[STORED DATA]
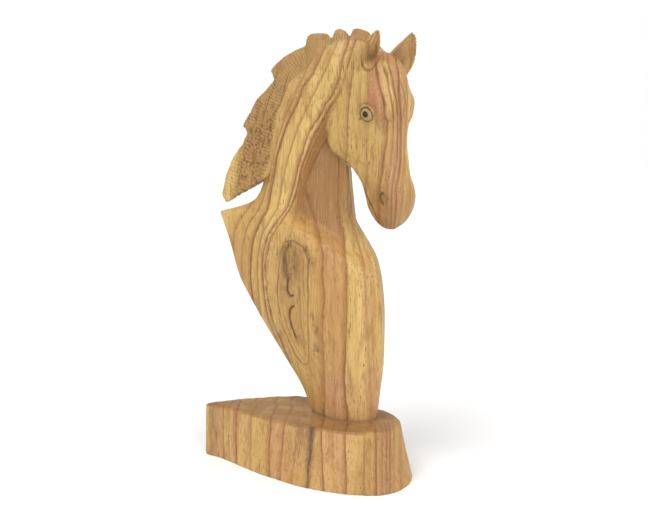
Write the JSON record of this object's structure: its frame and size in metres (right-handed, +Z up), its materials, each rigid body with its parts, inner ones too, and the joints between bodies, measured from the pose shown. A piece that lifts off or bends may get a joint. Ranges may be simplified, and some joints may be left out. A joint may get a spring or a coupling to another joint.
{
  "type": "driftwood horse head sculpture",
  "caption": "Horse head and neck carved from one block of pale wood, its mane cut in locks, standing on a leaf-shaped stand of the same piece.",
  "frame": {"origin": "on the stand's flat underside, below the middle of the neck's thickness", "axes": "+Z up, +X the way the horse's chest faces, +Y to the horse's left"},
  "size_m": [0.2068, 0.0979, 0.4026],
  "materials": {
    "driftwood": "pale tan wood with pink-brown heart streaks, sanded and lightly waxed, satin"
  },
  "bodies": {
    "root": {"horse_head_carving": "driftwood"}
  },
  "joints": []
}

[REQUIREMENTS] Each line of the material above needs to be quoted exactly, please.

[EXERCISE OUTPUT]
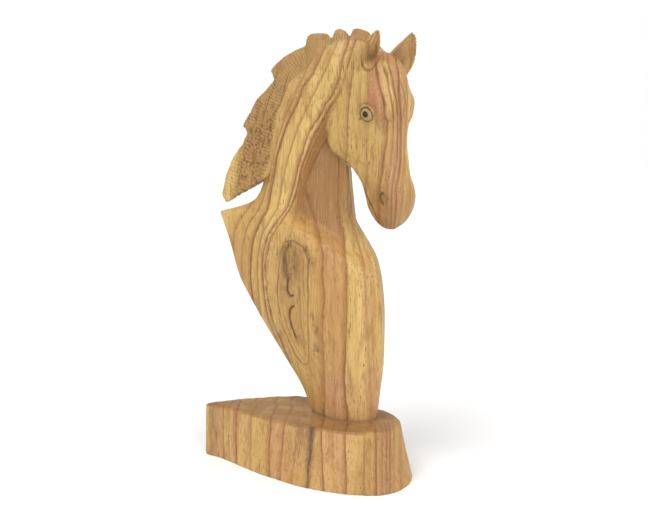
Write the JSON record of this object's structure: its frame and size in metres (right-handed, +Z up), its materials, each rigid body with its parts, inner ones too, and the joints between bodies, measured from the pose shown. A piece that lifts off or bends may get a joint. Ranges may be simplified, and some joints may be left out. A joint may get a spring or a coupling to another joint.
{
  "type": "driftwood horse head sculpture",
  "caption": "Horse head and neck carved from one block of pale wood, its mane cut in locks, standing on a leaf-shaped stand of the same piece.",
  "frame": {"origin": "on the stand's flat underside, below the middle of the neck's thickness", "axes": "+Z up, +X the way the horse's chest faces, +Y to the horse's left"},
  "size_m": [0.2068, 0.0979, 0.4026],
  "materials": {
    "driftwood": "pale tan wood with pink-brown heart streaks, sanded and lightly waxed, satin"
  },
  "bodies": {
    "root": {"horse_head_carving": "driftwood"}
  },
  "joints": []
}